Aim of the exercise:
Take the lines from the beginning of the data below through the line holding "tray_round = 16; // [15:0.5:17]" and return exactly those.

Information shown:
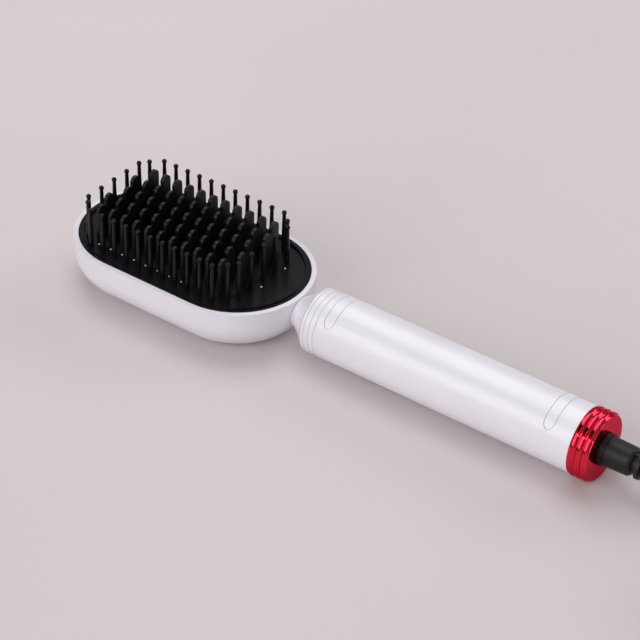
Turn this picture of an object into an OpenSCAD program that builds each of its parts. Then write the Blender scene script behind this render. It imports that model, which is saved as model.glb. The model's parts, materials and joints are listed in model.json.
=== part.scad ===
// Hair straightening brush, lying on its back with the bristles up
// X runs along the handle from the head to the cord, Z is up, the origin is midway on the surface below

/* [Overall] */
// Length from the tip of the head to the face of the end cap
overall_l = 273; // [269:1:285]
// Outer diameter of the handle
handle_d = 30; // [29.6:0.1:30.6]
// Wall of the handle tube
handle_wall = 2.2; // [2:0.1:2.4]

/* [Head] */
// Length of the head tray
head_l = 120; // [120:0.5:123]
// Width of the head tray
head_w = 71; // [70:0.5:71]
// Height of the tray's rim
tray_h = 23.2; // [22.8:0.1:24]
// Wall of the tray
tray_wall = 2.2; // [2:0.1:2.3]
// Radius between the tray's sides and its flat back
tray_round = 16; // [15:0.5:17]

/* [Black face] */
// Thickness of the face frame's platform above its flange
platform_h = 2; // [1.8:0.1:2.2]
// Thickness of the face frame's flange
flange_t = 2; // [1.8:0.1:2.2]
// Width of the bezel ring
bezel_w = 2.5; // [2.3:0.1:2.5]
// Height of the lip above the bezel ring
lip_h = 0.7; // [0.4:0.1:1.2]
// Width of the lip
lip_w = 0.9; // [0.7:0.1:1.2]

/* [Cool pins] */
// Distance from the head's middle to the bristle field's middle, towards the tip
field_shift = 3.6; // [2.6:0.1:3.6]
// Pins along each long side
side_pins = 11; // [9:2:11]
// Distance between pins along the head
pin_pitch = 6.9; // [6.6:0.05:6.9]
// Distance between the pins of an end column
end_pitch = 8.85; // [8.5:0.05:8.9]
// Distance from the side pins to the tray's side
pin_inset = 9.35; // [9.35:0.05:9.6]
// Height of a pin above the platform
pin_h = 20; // [17:0.5:22]
// Diameter of a pin's ball tip
pin_ball_d = 2.35; // [2.1:0.05:2.6]
// Diameter of a pin at its root
pin_root_d = 1.9; // [1.7:0.05:1.9]

/* [Heated teeth] */
// Rows of teeth, side by side across the head
tooth_rows = 5; // [3:2:5]
// Distance between the rows
row_pitch = 9.2; // [8.9:0.05:9.2]
// Height of a tooth above the heating plate
tooth_h = 18.3; // [14:0.1:19]
// Width of a tooth across the head
tooth_w = 5.5; // [4.8:0.1:5.6]
// Thickness of a tooth along the head
tooth_t = 1.6; // [1.4:0.1:1.8]

/* [Neck] */
// Length of the neck from the tray to the handle
neck_l = 10; // [9.5:0.5:12]
// Radius of the neck at the tray
neck_r = 7; // [6.8:0.1:7.6]
// Radius of the neck's hollow flare
flare_r = 46; // [40:2:80]
// Wall of the neck's spigot
neck_wall = 1.2; // [1:0.1:1.3]

/* [Handle details] */
// Grip grooves at the front of the handle
groove_count = 3; // [2:1:3]
// Distance between the grip grooves
groove_pitch = 2.6; // [2.4:0.05:2.7]
// Radius of a groove's round bottom
groove_r = 0.55; // [0.4:0.05:0.65]
// Width of a snap-in screw cover
cover_w = 4.7; // [4.5:0.1:5.2]
// Angle that a screw cover reaches to each side of the top
cover_angle = 57; // [50:1:60]
// Thickness of a screw cover
cover_t = 1.0; // [0.8:0.1:1]
// Angle that the control panel reaches to each side of the bottom
panel_angle = 40; // [38:1:41]

/* [Buttons] */
// Diameter of a button
button_d = 7.8; // [7:0.1:8]
// Travel of a button
button_travel = 0.4; // [0.3:0.05:0.45]
// Distance between the buttons
button_pitch = 12; // [11:0.5:13]

/* [End cap] */
// Length of the visible end cap
cap_l = 9.2; // [9:0.1:10]
// Height of the ridges above the handle
ridge_h = 0.5; // [0.3:0.05:0.6]
// Number of ridges round the end cap
cap_ridges = 3; // [2:1:3]
// Depth of the valleys between the ridges
ridge_depth = 0.9; // [0.6:0.05:1]

/* [Cord] */
// Diameter of the mains cord
cord_d = 6; // [5.8:0.1:6.2]
// Radius of the strain relief's sleeve
relief_r = 6.6; // [6.2:0.1:7]
// Length of the strain relief's straight sleeve
relief_l = 12; // [11:0.5:13]
// Turns in each layer of the stored coil
coil_turns = 3.5; // [3:0.5:3.5]

/* [Hidden] */

// Clearances
seat_gap = 0.2;
run_gap = 0.08;
thread_gap = 0.05;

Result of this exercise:
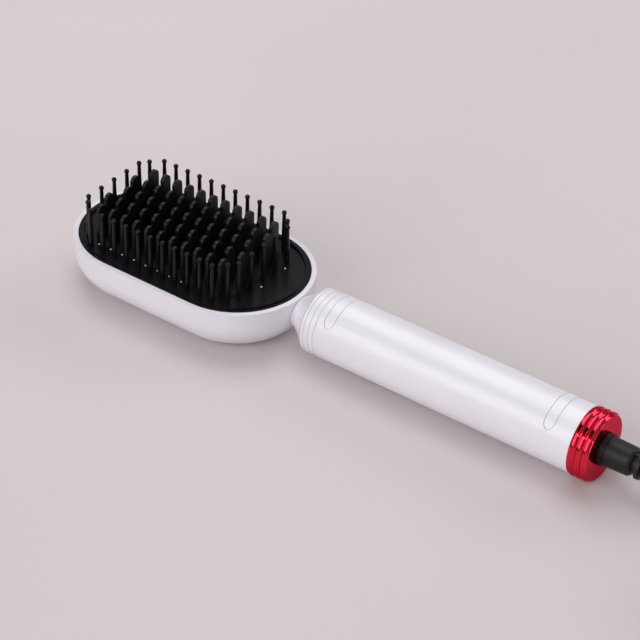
Turn this picture of an object into an OpenSCAD program that builds each of its parts. Then write the Blender scene script behind this render. It imports that model, which is saved as model.glb. The model's parts, materials and joints are listed in model.json.
=== part.scad ===
// Hair straightening brush, lying on its back with the bristles up
// X runs along the handle from the head to the cord, Z is up, the origin is midway on the surface below

/* [Overall] */
// Length from the tip of the head to the face of the end cap
overall_l = 273; // [269:1:285]
// Outer diameter of the handle
handle_d = 30; // [29.6:0.1:30.6]
// Wall of the handle tube
handle_wall = 2.2; // [2:0.1:2.4]

/* [Head] */
// Length of the head tray
head_l = 120; // [120:0.5:123]
// Width of the head tray
head_w = 71; // [70:0.5:71]
// Height of the tray's rim
tray_h = 23.2; // [22.8:0.1:24]
// Wall of the tray
tray_wall = 2.2; // [2:0.1:2.3]
// Radius between the tray's sides and its flat back
tray_round = 16; // [15:0.5:17]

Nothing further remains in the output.